Robert A. Bertsche, Esq.
Prince Lobel Tye LLP
MBF Fellow since 2009
Q: Why did you decide to become a fellow of the MBF?
A: I suppose the “proximate cause,” as we used to say in law school, was that I was invited to join by an MBF fellow, a lawyer for whom I have immense respect. That’s often how many of us end up finally acting on our good intentions, I guess. Sometimes it takes the prod of a valued colleague to remind us of why we decided to become lawyers in the first place, and to get us off our duff to act on that reminder.
That gets to the second, more fundamental, reason. I’ve been a lawyer for 20-some years now, and I’ve been fortunate to build a successful practice as a media lawyer doing a combination of First Amendment, intellectual property, and employment work. Pro bono work has always been a big piece of my practice, and I work with a terrific group of talented lawyers at my firm. But I’ve reached a point in my career where I wanted to do a better job connecting with the greater legal community. I needed to step out of my own little box. And I wanted to try to play a role on a systemic level, to help in some small way toward improving the delivery of legal services and the administration of justice, particularly to those most in need. Heaven knows, the need today is greater than ever.

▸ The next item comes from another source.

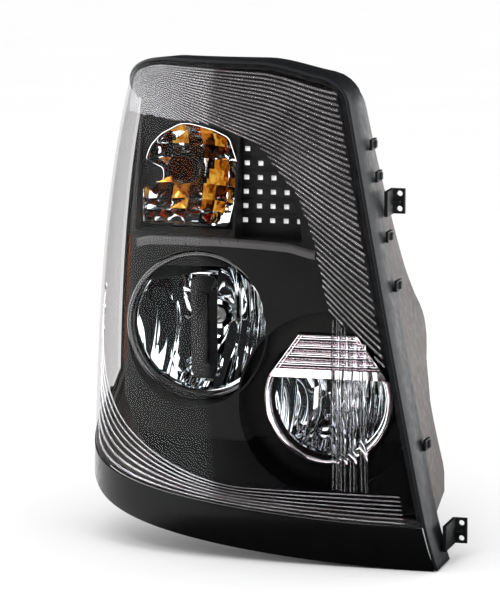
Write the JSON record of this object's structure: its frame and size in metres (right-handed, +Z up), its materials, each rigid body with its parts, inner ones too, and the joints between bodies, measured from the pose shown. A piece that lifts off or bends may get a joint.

Q: What do you see as most important about the work of the MBF?
A: The MBF this year will be awarding something around $2 million through the state’s IOLTA grants program. The IOLTA revenues are lower this year than last – and they were lower last year than the year before, I think – so the wise and fair distribution of those funds is an enormously important process. The Foundation has developed an extremely thorough procedure for reviewing every one of the applications that comes in to help ensure that the most critical needs are met, both to bolster civil legal services and to help enhance the effectiveness of the courts. For me, that’s at the core of the Foundation’s mission, and the main reason I am involved.
Q: You recently served on a grant advisory committee. What was your impression of that experience?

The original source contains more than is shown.